En el caso de series como Pragmático, la ciudad es referida una vez más como espacio a la vez físico e ideal. La misma puede ser abstraída incluso como una suerte de palimpsesto en el cual se superponen todo tipo de ejercicios de violencia simbólica, signados por el poder político, y que van desde la selección y legitimación de lo que puede ser considerado como patrimonial, hasta la anulación de la capacidad crítica y transformadora del ciudadano común con respecto al entorno construido que lo circunda.

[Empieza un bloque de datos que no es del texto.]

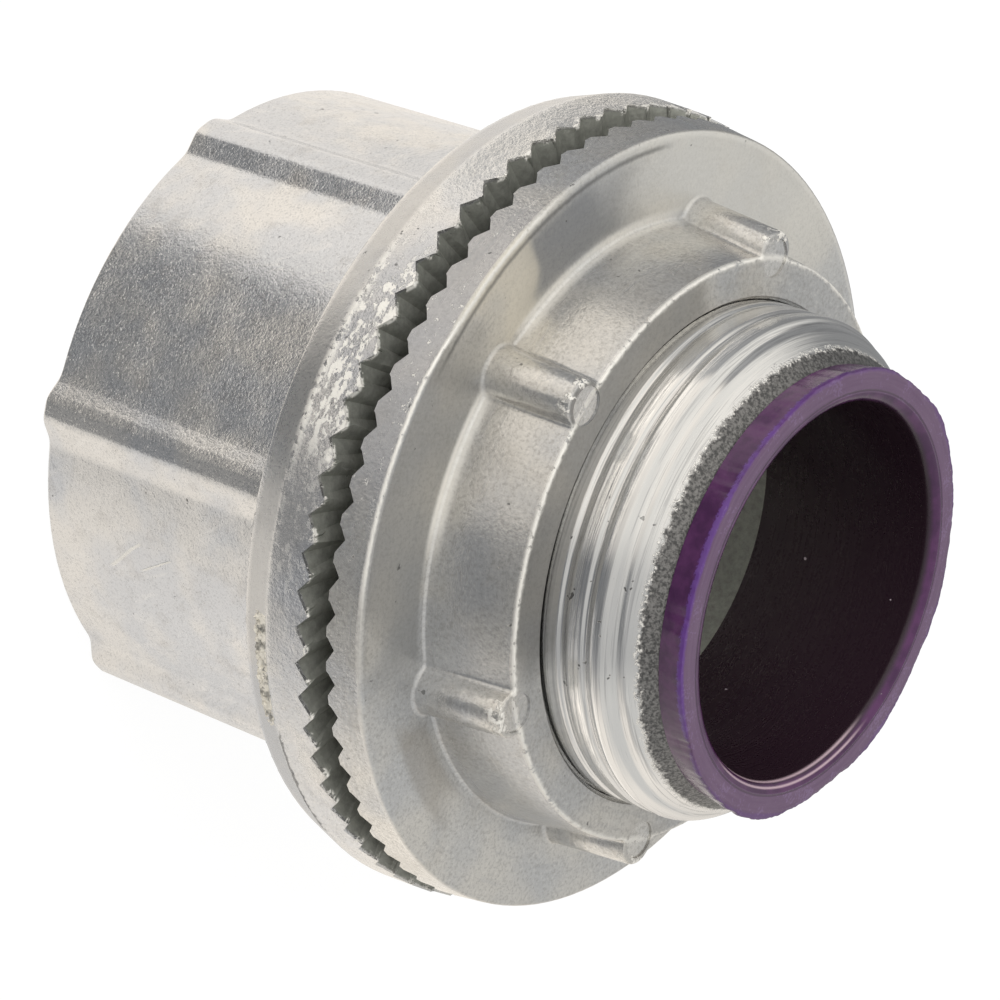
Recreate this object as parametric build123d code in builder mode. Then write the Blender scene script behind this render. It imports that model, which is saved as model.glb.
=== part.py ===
from build123d import *
import os
from math import pi

# Conduit hub, 1 inch trade size, with a lugged locknut and an insulated throat.
# Millimetres. +Z runs along the bore, from the conduit socket up to the threaded nipple,
# and the origin is the centre of the flat end that the conduit screws into.

# Barrel: the part of the casting that the conduit screws into
barrel_r = 21.82
barrel_length = 21.82
barrel_end_round = 0.27
rib_height = 0.91
rib_crest_width = 1.55
rib_foot_width = 4.11
rib_crest_round = 1.46
rib_foot_round = 1.83
rib_angles = (-57.5, 0.0, 54.5)
rib_side_angles = (-90.0, 90.0)

# Socket, at the size it is bored to before threading, with a wide lead for the conduit
socket_r = 14.7
socket_depth = 17.5
socket_mouth_r = 17.0
stop_bevel = 0.73

# Flange of the hub
flange_back_r = 26.3
flange_ridge_r = 27.07
flange_rim_r = 26.93
shoulder_height = 2.6
rim_height = 3.1
flange_foot_round = 0.73
flange_back_round = 0.37
ridge_round = 0.46

# Face teeth that bite into the wall of the box, one ring on the hub and one on the locknut
tooth_count = 70
hub_tooth_inner_r = 23.37
hub_tooth_depth = 1.02
hub_crest_land = 0.27
hub_root_round = 0.32
hub_gap_phase = 1.1
nut_tooth_inner_r = 23.0
nut_tooth_depth = 0.57
nut_crest_land = 0.55
nut_root_round = 0.55
nut_gap_phase = 2.5

# Groove in the hub's clamping face, and the ring that seals it against the box
seal_land = 0.96
seal_width = 3.45
seal_height = 2.2
seal_proud = 0.18
seal_side_gap = 0.15
seal_lip_round = 0.64
web_drop = 1.19

# Nipple, at the outer size of its thread
nipple_r = 16.7
nipple_length = 17.44
nipple_foot_round = 0.55
nipple_lead_length = 3.0
nipple_end_r = 14.38

# Locknut
panel_gap = 1.32
running_gap = 0.05
nut_face_r = 26.2
nut_back_r = 26.57
nut_flange_height = 2.51
nut_relief_depth = 0.91
nut_rim_round = 0.23
bore_lead = 0.25
collar_foot_r = 20.45
collar_top_r = 19.45
collar_height = 6.39
collar_foot_round = 0.27
collar_top_round = 0.23
lug_count = 6
lug_phase = -2.1
lug_foot_crest_r = 21.82
lug_top_crest_r = 21.18
lug_foot_r = 1.83
lug_top_r = 1.51
lug_blend = 0.37
pin_mark_centre_r = 19.45
pin_mark_r = 1.28
pin_mark_depth = 0.11

# Insulated throat, a flanged sleeve pressed into the nipple
throat_r = 12.42
liner_flange_r = 14.97
liner_back_r = 14.52
liner_flange_height = 1.92
liner_sleeve_length = 11.5
liner_wall = 0.78
liner_side_gap = 0.05
liner_lip_round = 0.82
liner_edge_round = 0.18

# Sizes that follow from the ones above
rib_sunk_width = 2 * rib_foot_width - rib_crest_width
ridge_z = barrel_length + shoulder_height
tip_z = ridge_z + rim_height
web_z = tip_z - web_drop
seal_floor_z = tip_z + seal_proud - seal_height
groove_outer_r = hub_tooth_inner_r - seal_land
seal_outer_r = groove_outer_r - seal_side_gap
seal_inner_r = seal_outer_r - seal_width
groove_inner_r = seal_inner_r - seal_side_gap
nipple_top_z = tip_z + nipple_length
pocket_r = throat_r + liner_wall + liner_side_gap
pocket_floor_z = nipple_top_z - liner_sleeve_length
mouth_lead = socket_mouth_r - socket_r
nut_tip_z = tip_z + panel_gap
nut_relief_z = nut_tip_z + nut_relief_depth
nut_face_z = nut_tip_z + nut_flange_height
collar_top_z = nut_face_z + collar_height
nut_bore_r = nipple_r + running_gap
liner_front_z = nipple_top_z + liner_flange_height
cut_margin = 1.0


def corner(section, radius, height):
    """The corner of a half section at a radius and a height."""
    return section.vertices().sort_by_distance((radius, height, 0))[0]


def reach(edge):
    """How far the middle of an edge lies from the axis."""
    middle = edge @ 0.5
    return (middle.X**2 + middle.Y**2) ** 0.5


def level(edge, height):
    """Whether an edge lies wholly at a height."""
    box = edge.bounding_box()
    return abs(box.min.Z - height) < 1e-3 and abs(box.max.Z - height) < 1e-3


def on_collar(edge):
    """Whether the middle of an upright edge lies on the sloping side of the collar."""
    return abs(reach(edge) - (collar_foot_r + collar_top_r) / 2) < 0.05


def tooth_gap(rim_r, inner_r, depth, crest_land, root_round):
    """The V-shaped gap between two face teeth, with the crests at height 0.

    It lies along X and narrows towards the Z axis in proportion to the radius, so that
    its flanks are flat and the teeth run in to a point on the axis, as in a face coupling.
    """
    half_width = (2 * pi * rim_r / tooth_count - crest_land) / 2
    with BuildPart() as gap:
        for station_r in (inner_r - cut_margin, rim_r + cut_margin):
            share = station_r / rim_r
            with BuildSketch(Plane.YZ.offset(station_r)) as gap_section:
                Polygon(
                    (0, -share * depth),
                    (share * half_width, 0),
                    (share * half_width, cut_margin),
                    (-share * half_width, cut_margin),
                    (-share * half_width, 0),
                    align=None,
                )
                fillet(gap_section.vertices().sort_by(Axis.Z)[0], share * root_round)
        loft()
    return gap.part


hub_gap = tooth_gap(flange_rim_r, hub_tooth_inner_r, hub_tooth_depth, hub_crest_land, hub_root_round)
nut_gap = tooth_gap(nut_back_r, nut_tooth_inner_r, nut_tooth_depth, nut_crest_land, nut_root_round)


# Hub body, one casting
with BuildPart() as hub_body:
    with BuildSketch(Plane.XY):
        Circle(barrel_r)
        for side_angle in rib_side_angles:
            for rib_angle in rib_angles:
                Polygon(
                    (barrel_r - rib_height, -rib_sunk_width / 2),
                    (barrel_r + rib_height, -rib_crest_width / 2),
                    (barrel_r + rib_height, rib_crest_width / 2),
                    (barrel_r - rib_height, rib_sunk_width / 2),
                    rotation=side_angle + rib_angle,
                    align=None,
                )
    extrude(amount=barrel_length)
    uprights = hub_body.edges().filter_by(Axis.Z)
    fillet([e for e in uprights if reach(e) > barrel_r + rib_height / 2], rib_crest_round)
    fillet([e for e in uprights if reach(e) < barrel_r + 1e-3], rib_foot_round)
    fillet(hub_body.faces().sort_by(Axis.Z)[0].edges(), barrel_end_round)
    with BuildSketch(Plane.XZ) as flange_section:
        with BuildLine():
            Polyline(
                (0, barrel_length),
                (flange_back_r, barrel_length),
                (flange_ridge_r, ridge_z),
                (flange_rim_r, tip_z),
                (hub_tooth_inner_r, tip_z),
                (hub_tooth_inner_r, web_z),
                (nipple_r, web_z),
                (nipple_r, nipple_top_z - nipple_lead_length),
                (nipple_end_r, nipple_top_z),
                (0, nipple_top_z),
                close=True,
            )
        make_face()
        fillet(corner(flange_section, flange_back_r, barrel_length), flange_back_round)
        fillet(corner(flange_section, flange_ridge_r, ridge_z), ridge_round)
        fillet(corner(flange_section, nipple_r, web_z), nipple_foot_round)
    revolve(axis=Axis.Z)
    flange_foot = [e for e in hub_body.edges() if level(e, barrel_length) and reach(e) < barrel_r + 2 * rib_height]
    fillet(flange_foot, flange_foot_round)
    with BuildSketch(Plane.XZ) as bore_section:
        with BuildLine():
            Polyline(
                (0, 0),
                (socket_mouth_r, 0),
                (socket_r, mouth_lead),
                (socket_r, socket_depth),
                (throat_r, socket_depth + stop_bevel),
                (throat_r, pocket_floor_z),
                (pocket_r, pocket_floor_z),
                (pocket_r, nipple_top_z),
                (0, nipple_top_z),
                close=True,
            )
        make_face()
    revolve(axis=Axis.Z, mode=Mode.SUBTRACT)
    with BuildSketch(Plane.XY.offset(seal_floor_z)):
        Circle(groove_outer_r)
        Circle(groove_inner_r, mode=Mode.SUBTRACT)
    extrude(amount=web_z - seal_floor_z, mode=Mode.SUBTRACT)
    with Locations((0, 0, tip_z)):
        with PolarLocations(0, tooth_count, start_angle=hub_gap_phase):
            add(hub_gap, mode=Mode.SUBTRACT)


# Sealing ring, a flat ring of rubber with a rounded lip, lying in the groove
with BuildPart() as sealing_ring:
    with BuildSketch(Plane.XZ) as seal_section:
        with BuildLine():
            Polyline(
                (seal_inner_r, seal_floor_z),
                (seal_outer_r, seal_floor_z),
                (seal_outer_r, seal_floor_z + seal_height),
                (seal_inner_r, seal_floor_z + seal_height),
                close=True,
            )
        make_face()
        fillet(corner(seal_section, seal_outer_r, seal_floor_z + seal_height), seal_lip_round)
        fillet(corner(seal_section, seal_inner_r, seal_floor_z + seal_height), seal_lip_round)
    revolve(axis=Axis.Z)


# One lug of the locknut, narrowing and leaning in towards its top
with BuildPart() as lug:
    with BuildSketch(Plane.XY.offset(nut_face_z)):
        with Locations((lug_foot_crest_r - lug_foot_r, 0)):
            Circle(lug_foot_r)
    with BuildSketch(Plane.XY.offset(collar_top_z)):
        with Locations((lug_top_crest_r - lug_top_r, 0)):
            Circle(lug_top_r)
    loft()


# Locknut, a toothed flange with a collar that six lugs stand out from
with BuildPart() as locknut:
    with BuildSketch(Plane.XZ) as nut_section:
        with BuildLine():
            Polyline(
                (nut_bore_r + bore_lead, nut_relief_z),
                (nut_tooth_inner_r, nut_relief_z),
                (nut_tooth_inner_r, nut_tip_z),
                (nut_back_r, nut_tip_z),
                (nut_face_r, nut_face_z),
                (collar_foot_r, nut_face_z),
                (collar_top_r, collar_top_z),
                (nut_bore_r + bore_lead, collar_top_z),
                (nut_bore_r, collar_top_z - bore_lead),
                (nut_bore_r, nut_relief_z + bore_lead),
                close=True,
            )
        make_face()
        fillet(corner(nut_section, nut_face_r, nut_face_z), nut_rim_round)
    revolve(axis=Axis.Z)
    with PolarLocations(0, lug_count, start_angle=lug_phase):
        add(lug.part)
    tall = [e for e in locknut.edges() if e.bounding_box().size.Z > collar_height - 1e-3]
    fillet([e for e in tall if on_collar(e)], lug_blend)
    feet = [e for e in locknut.edges() if level(e, nut_face_z) and reach(e) < lug_foot_crest_r + 1e-3]
    fillet(feet, collar_foot_round)
    tops = [e for e in locknut.edges() if level(e, collar_top_z) and reach(e) > nut_bore_r + 2 * bore_lead]
    fillet(tops, collar_top_round)
    with Locations((0, 0, nut_tip_z)):
        with PolarLocations(0, tooth_count, start_angle=nut_gap_phase):
            add(nut_gap, rotation=(180, 0, 0), mode=Mode.SUBTRACT)
    with Locations((0, 0, collar_top_z)):
        with PolarLocations(pin_mark_centre_r, lug_count, start_angle=lug_phase):
            Cylinder(pin_mark_r, 2 * pin_mark_depth, mode=Mode.SUBTRACT)


# Insulated throat, butting on the floor of its pocket and seated on the end of the nipple
with BuildPart() as insulating_throat:
    with BuildSketch(Plane.XZ) as liner_section:
        with BuildLine():
            Polyline(
                (throat_r, pocket_floor_z),
                (throat_r + liner_wall, pocket_floor_z),
                (throat_r + liner_wall, nipple_top_z),
                (liner_back_r, nipple_top_z),
                (liner_flange_r, liner_front_z),
                (throat_r, liner_front_z),
                close=True,
            )
        make_face()
        fillet(corner(liner_section, throat_r, liner_front_z), liner_lip_round)
        fillet(corner(liner_section, liner_flange_r, liner_front_z), liner_edge_round)
    revolve(axis=Axis.Z)


hub_body.part.label = "hub_body"
sealing_ring.part.label = "sealing_ring"
locknut.part.label = "locknut"
insulating_throat.part.label = "insulating_throat"

os.makedirs("parts", exist_ok=True)
export_step(hub_body.part, "parts/hub_body.step")
export_step(sealing_ring.part, "parts/sealing_ring.step")
export_step(locknut.part, "parts/locknut.step")
export_step(insulating_throat.part, "parts/insulating_throat.step")
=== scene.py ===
# %% [markdown]
# # A conduit hub with its locknut
#
# This part screws onto the end of a steel conduit, goes through a hole in the wall of an
# electrical box, and is clamped there by its locknut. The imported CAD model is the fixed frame:
# every piece made here sits where the CAD says, in metres, and moves with one of its bodies.

import math

import bmesh
import bpy
import numpy as np
from mathutils import Matrix, Vector, noise


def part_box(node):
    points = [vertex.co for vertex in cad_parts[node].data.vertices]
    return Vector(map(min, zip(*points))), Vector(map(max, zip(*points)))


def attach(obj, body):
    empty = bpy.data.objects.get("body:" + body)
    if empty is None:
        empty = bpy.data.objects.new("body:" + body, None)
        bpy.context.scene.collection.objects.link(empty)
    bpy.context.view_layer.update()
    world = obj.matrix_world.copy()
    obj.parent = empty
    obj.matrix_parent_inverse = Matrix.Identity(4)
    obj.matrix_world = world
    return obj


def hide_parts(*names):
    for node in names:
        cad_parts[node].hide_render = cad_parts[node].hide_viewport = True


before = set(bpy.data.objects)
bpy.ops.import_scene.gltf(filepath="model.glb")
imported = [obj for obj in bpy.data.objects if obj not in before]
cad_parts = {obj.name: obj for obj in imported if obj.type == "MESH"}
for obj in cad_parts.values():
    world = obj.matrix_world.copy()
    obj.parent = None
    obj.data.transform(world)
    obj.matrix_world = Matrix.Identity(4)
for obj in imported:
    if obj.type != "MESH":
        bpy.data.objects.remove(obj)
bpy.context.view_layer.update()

# %% [markdown]
# ## The sizes that the pieces share
#
# The photograph was measured in a unit of its own, before the 1 inch size of the nut set the real
# scale, and every length here stays in that unit, which is 0.913 mm. Heights come from the boxes of
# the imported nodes, so that a piece made here follows the CAD when the CAD changes. The few sizes
# that no box tells are named once, from their millimetres.

# %% Sizes in units
SCALE = 0.913
UNIT = SCALE / 1000
NIPPLE_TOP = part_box("hub_body")[1].z / UNIT
NUT_TIP, COLLAR_TOP = (corner.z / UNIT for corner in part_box("locknut"))
THROAT_FLOOR, THROAT_FRONT = (corner.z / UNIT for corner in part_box("insulating_throat"))
PANEL_GAP = 1.32 / SCALE
NUT_FLANGE = 2.51 / SCALE
RIM_HEIGHT = 3.1 / SCALE
TOOTH_TIP = NUT_TIP - PANEL_GAP
RIDGE = TOOTH_TIP - RIM_HEIGHT
NUT_FACE = NUT_TIP + NUT_FLANGE
TOOTH_INNER_R = 23.37 / SCALE
RIM_R = 26.93 / SCALE
NIPPLE_R = 16.7 / SCALE
NIPPLE_END_R = 14.38 / SCALE
NIPPLE_LEAD = 3.0 / SCALE
SOCKET_R = 14.7 / SCALE
SOCKET_MOUTH_R = 17.0 / SCALE
SOCKET_DEPTH = 17.5 / SCALE
THROAT_R = 12.42 / SCALE
NIPPLE_PITCH = 25.4 / 14 / SCALE
SOCKET_PITCH = 25.4 / 11.5 / SCALE
print("tooth tips at", round(TOOTH_TIP, 2), "and ridge at", round(RIDGE, 2))

# %% [markdown]
# ## The camera
#
# The photograph shows the hub lying on its side, but the model stands on its socket end, so the
# camera is rolled instead. Its place comes from matching the round edges of the flange, the nut
# and the throat with ellipses in the picture. A long lens from 27 cm away gives the same mild
# perspective.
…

Hasta aquí estamos en presencia de un proceso común en el terreno de la producción artística contemporánea, pero con la particularidad de que, los trabajos aludidos conservan una suerte de tono característico, un filo que obliga a manejarlos con cuidado. Y es que los artistas no se adscriben pasivamente al anything goes manoseado y malentendido por la teoría cultural y el arte posmodernos. Hay una toma de posición y una conciencia crítica, cuya operatividad, así como sus límites, son identificables tanto en la postura de los artistas como en las obras. La aparente imposibilidad de fracturar el sistema a través de la simple reproducción de sus dinámicas, y el agotamiento de este recurso –explorado en profundidad por creadores como Jeff Koons– es reconocida por los propios autores en el catálogo de una de sus exposiciones, sin embargo, tampoco pretenden enunciar una alternativa probada, o un modelo estable y eficaz de arte político. Sobre todo, porque la misma enunciación de dicho modelo va en contra de la esencia paradójica de un arte que, siguiendo a Jacques Ranciere, aspira a basarse en la ruptura y el disenso, al tiempo que establece una distancia estética que lo preserva de ser objetualizado.

Ante la performance de los medios al servicio del poder, el espectador necesita despertar y tomar parte, puesto que la propia lógica de las dinámicas sociales contemporáneas, lo convierten, por defecto, en participante de un simulacro a escala masiva y, por tanto, en receptor de un cúmulo de información y estímulos que, de no actuar críticamente sobre ellos, automatizan tanto la mirada como el acto. La noción de ser juez y parte nunca ha resultado tan peligrosa y alarmante como en la actualidad, y las piezas de la serie Constitucional constituyen una metáfora sumamente apta para ilustrarlo. Estas calaveras conectadas por cables e iluminadas por el neón, ilustran una condición de la cual hoy resulta cada vez más difícil escapar: la de interlocutores mudos en una conversación que transcurre en bucles, seducidos por un discurso rutilante, pero vacío. Es preciso proponernos olvidar lo aprendido y comenzar a hablar fuera de turno.